Dès le lendemain de l’attentat, la chorégraphe et quelques élèves dansaient place de la Concorde à Paris, des photos des victimes épinglées sur leurs vêtements. « On ne pouvait pas rester en studio », plaide Mme Vadori-Gauthier. Le 14 janvier 2015, elle amorçait officiellement son projet.

Se connecter aux autres

Cinéaste spécialisé dans les chorégraphies (il a filmé l’œuvre de Pina Bausch), Jérôme Cassou a été « aimanté » par son travail. Après en avoir tiré un reportage pour ARTE, il a réalisé un long métrage documentaire, Une joie secrète, présenté à Montréal dans le cadre du FIFA.

« Je retrouvais dans sa démarche des valeurs fondamentales, un désir profond de communiquer une démarche humaniste, dit ce dernier.
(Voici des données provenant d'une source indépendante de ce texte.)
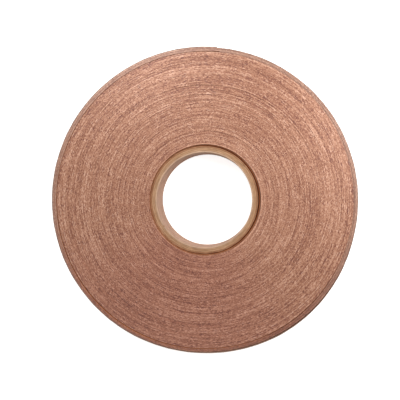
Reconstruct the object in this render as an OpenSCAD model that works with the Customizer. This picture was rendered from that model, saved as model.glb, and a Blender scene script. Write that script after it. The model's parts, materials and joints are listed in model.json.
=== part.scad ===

Une des forces de Nadia réside dans sa relation au monde. Ce n’est pas qu’une affaire de création, mais l’idée de se connecter aux autres. »

Connecter. Un mot juste. Car on sent chez la chorégraphe un désir présent de communiquer, quitte à entrer dans la bulle des gens qu’elle croise. Ce qui se passe plutôt bien.

« Certaines personnes peuvent être assez réservées. Mais d’autres vont se mettre à danser avec moi, ou encore hors cadre. Après [la minute de danse], le dialogue s’installe. »

— Nadia Vadori-Gauthier

Au départ, elle voulait « amener la poésie dans la vie courante » sans autre but. Mais après d’autres attentats, notamment celui du Bataclan, son travail a pris une nouvelle résonance.

« Ma danse du 14 novembre 2015 [le lendemain de l’attaque du Bataclan], avec seulement mes mains sur fond noir, c’était ma réponse, dit-elle. À partir de cette date, je me suis mise à danser intentionnellement en résonance à l’actualité quand elle me touchait ou lorsque j’en avais l’occasion. Mes danses ont pris une dimension plus collective, plus politique. »

Elle est aussi portée par un proverbe chinois : « Goutte à goutte, l’eau finit par transpercer la pierre. » Va-t-elle parvenir à transpercer la violence ? Elle ne le sait pas. Mais elle continue à danser.

« À la 500e danse, je me suis dit que j’arrêtais à mille. Pour le millième clip, j’ai invité le chorégraphe québécois Benoît Lachambre et la danseuse Isabelle Duthoit. Mais les jours suivants, je n’ai pas arrêté. Pas un seul jour. Je ne sais pas quand je vais le faire. »

Une joie secrète est projeté aujourd’hui, à 12 h 30, à l’Agora Hydro-Québec du Cœur des sciences de l’UQAM ; le 29 mars, à 15 h 30, au Quartier latin (salle 10).